START

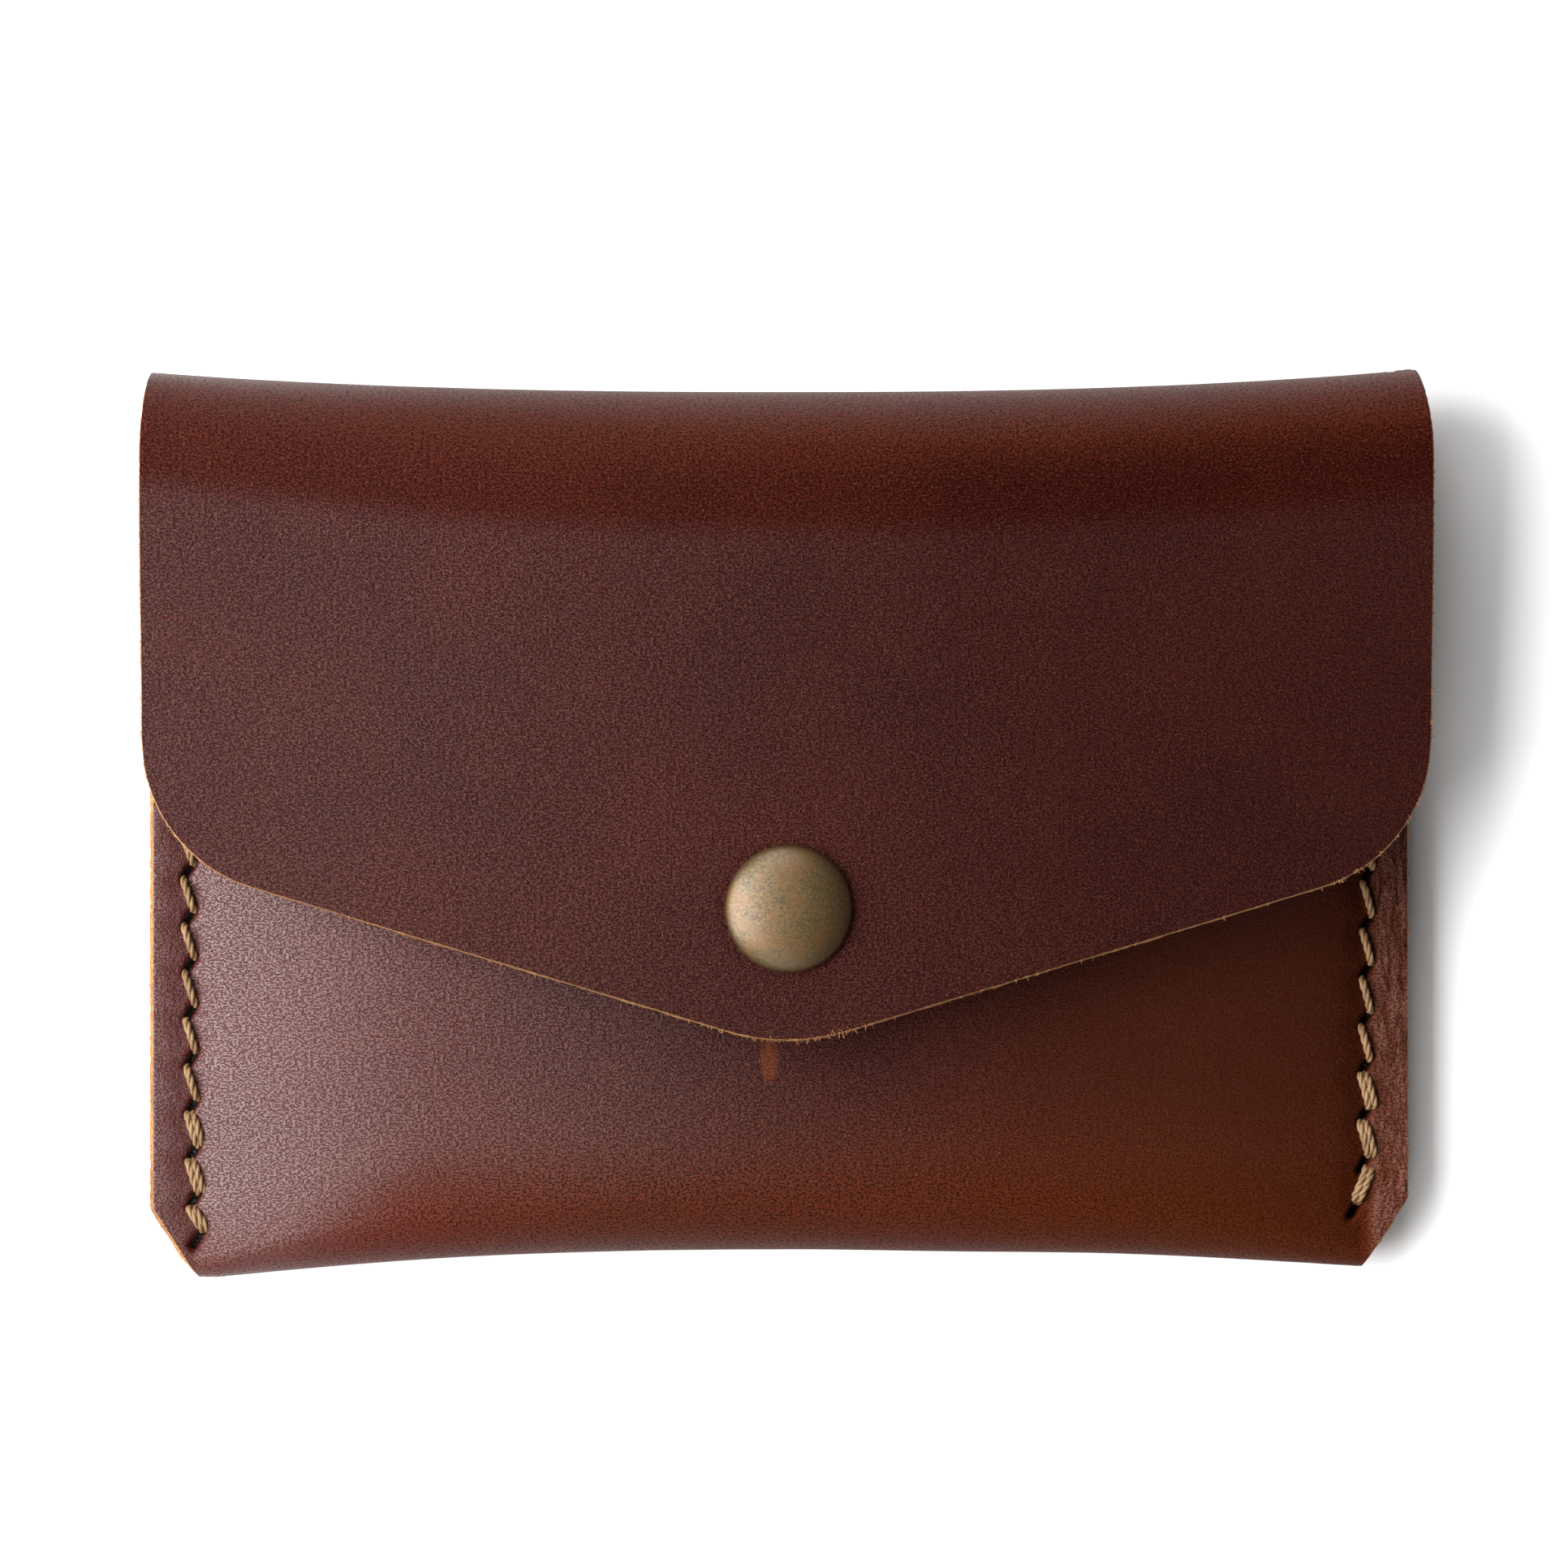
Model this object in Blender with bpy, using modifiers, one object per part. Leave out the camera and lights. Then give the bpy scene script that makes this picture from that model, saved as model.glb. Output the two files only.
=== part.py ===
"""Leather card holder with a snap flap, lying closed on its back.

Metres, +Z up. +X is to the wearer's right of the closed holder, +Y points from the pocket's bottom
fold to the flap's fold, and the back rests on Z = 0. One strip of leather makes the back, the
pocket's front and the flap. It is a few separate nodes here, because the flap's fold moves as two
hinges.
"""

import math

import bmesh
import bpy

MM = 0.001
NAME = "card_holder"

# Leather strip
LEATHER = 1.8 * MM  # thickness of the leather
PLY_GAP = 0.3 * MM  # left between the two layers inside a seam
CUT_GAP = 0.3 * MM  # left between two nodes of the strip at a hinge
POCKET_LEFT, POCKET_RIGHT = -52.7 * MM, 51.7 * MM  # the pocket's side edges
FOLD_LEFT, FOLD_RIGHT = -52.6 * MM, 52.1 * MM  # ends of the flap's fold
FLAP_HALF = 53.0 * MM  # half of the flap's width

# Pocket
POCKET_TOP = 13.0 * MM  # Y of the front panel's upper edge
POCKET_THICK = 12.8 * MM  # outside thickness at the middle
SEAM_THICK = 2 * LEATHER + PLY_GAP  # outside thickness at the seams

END

* WHAT TO WORK ON: Write the data from above out again, exactly.

* TASK ANSWER:
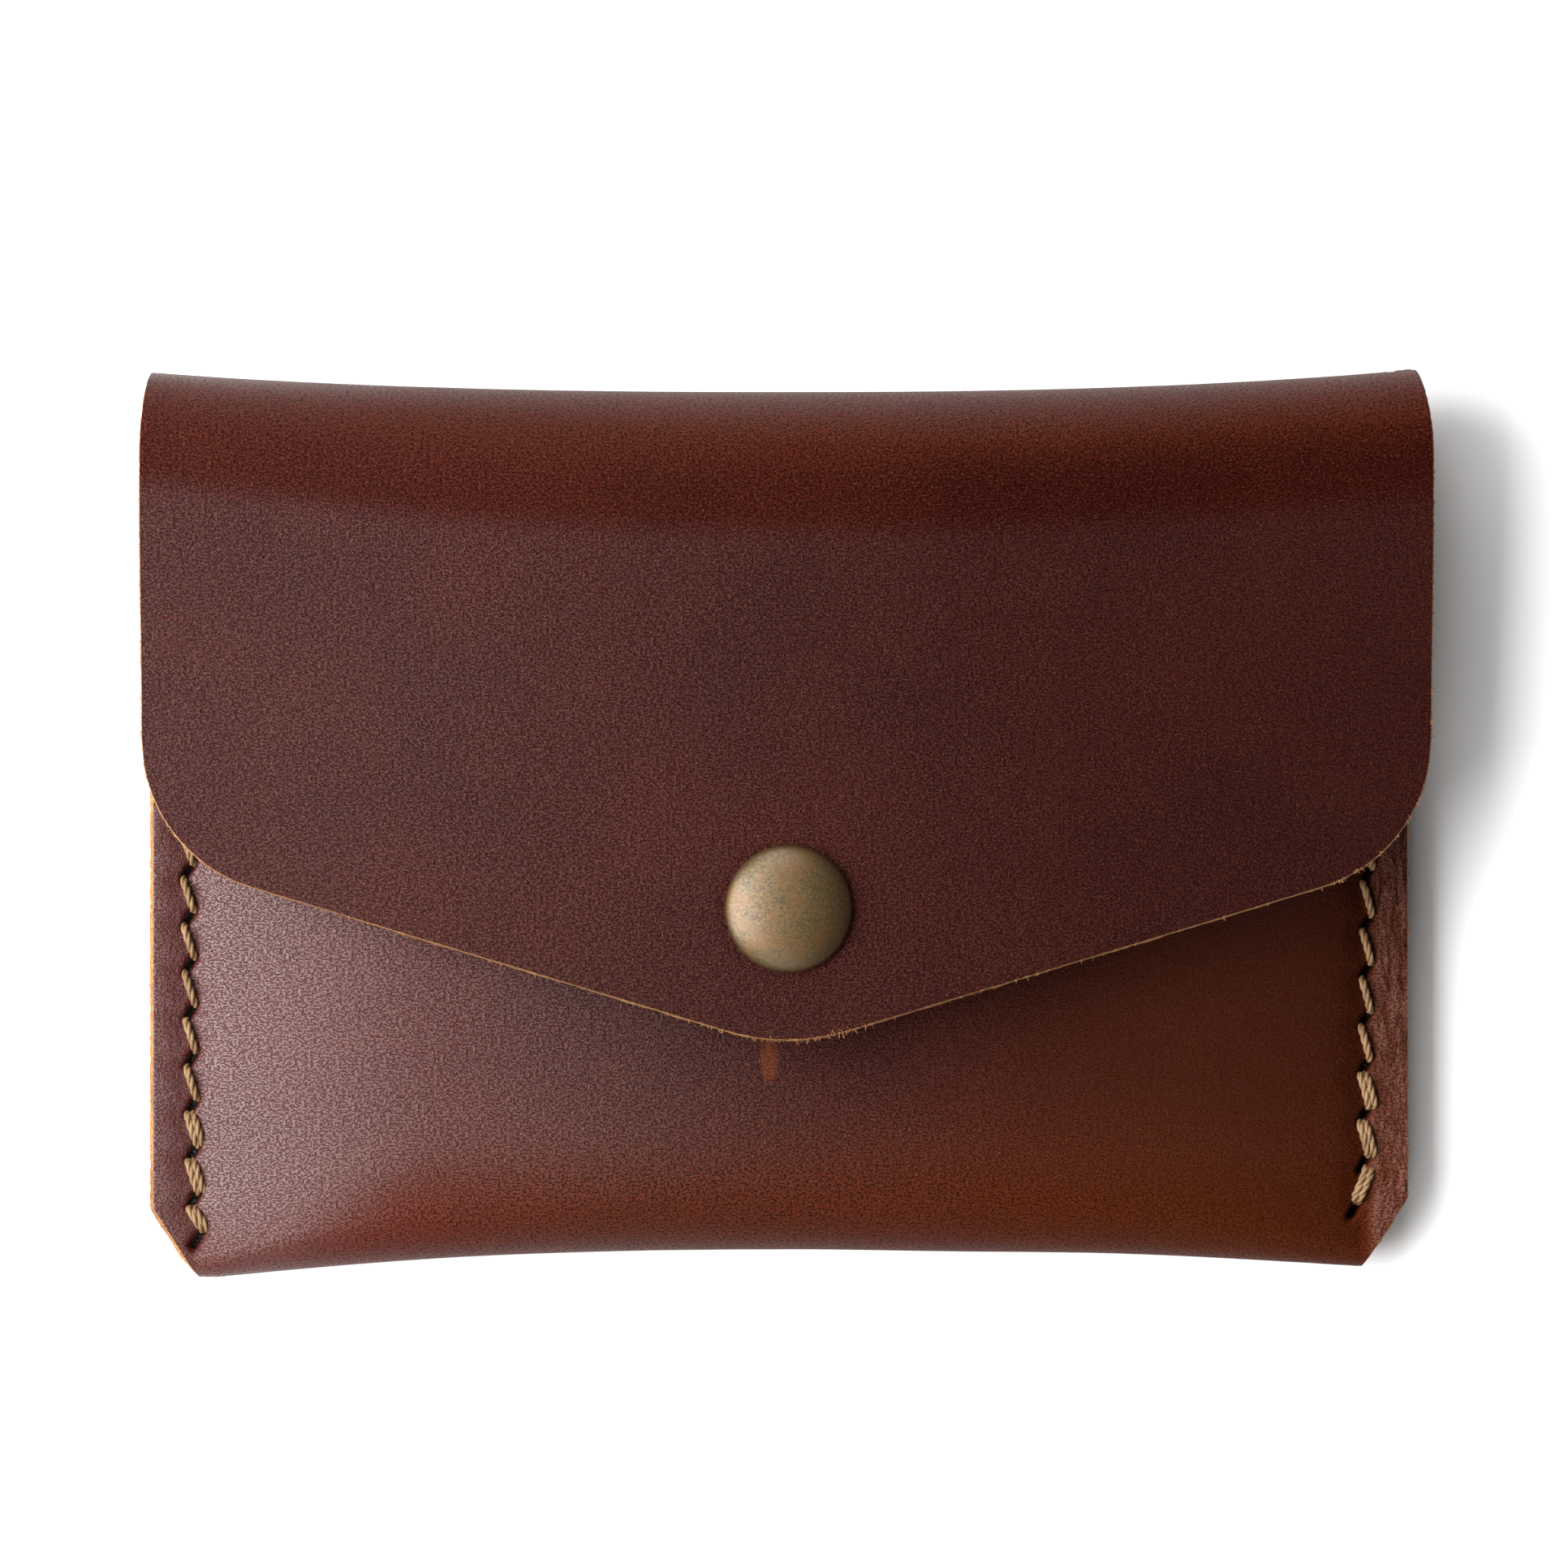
Model this object in Blender with bpy, using modifiers, one object per part. Leave out the camera and lights. Then give the bpy scene script that makes this picture from that model, saved as model.glb. Output the two files only.
=== part.py ===
"""Leather card holder with a snap flap, lying closed on its back.

Metres, +Z up. +X is to the wearer's right of the closed holder, +Y points from the pocket's bottom
fold to the flap's fold, and the back rests on Z = 0. One strip of leather makes the back, the
pocket's front and the flap. It is a few separate nodes here, because the flap's fold moves as two
hinges.
"""

import math

import bmesh
import bpy

MM = 0.001
NAME = "card_holder"

# Leather strip
LEATHER = 1.8 * MM  # thickness of the leather
PLY_GAP = 0.3 * MM  # left between the two layers inside a seam
CUT_GAP = 0.3 * MM  # left between two nodes of the strip at a hinge
POCKET_LEFT, POCKET_RIGHT = -52.7 * MM, 51.7 * MM  # the pocket's side edges
FOLD_LEFT, FOLD_RIGHT = -52.6 * MM, 52.1 * MM  # ends of the flap's fold
FLAP_HALF = 53.0 * MM  # half of the flap's width

# Pocket
POCKET_TOP = 13.0 * MM  # Y of the front panel's upper edge
POCKET_THICK = 12.8 * MM  # outside thickness at the middle
SEAM_THICK = 2 * LEATHER + PLY_GAP  # outside thickness at the seams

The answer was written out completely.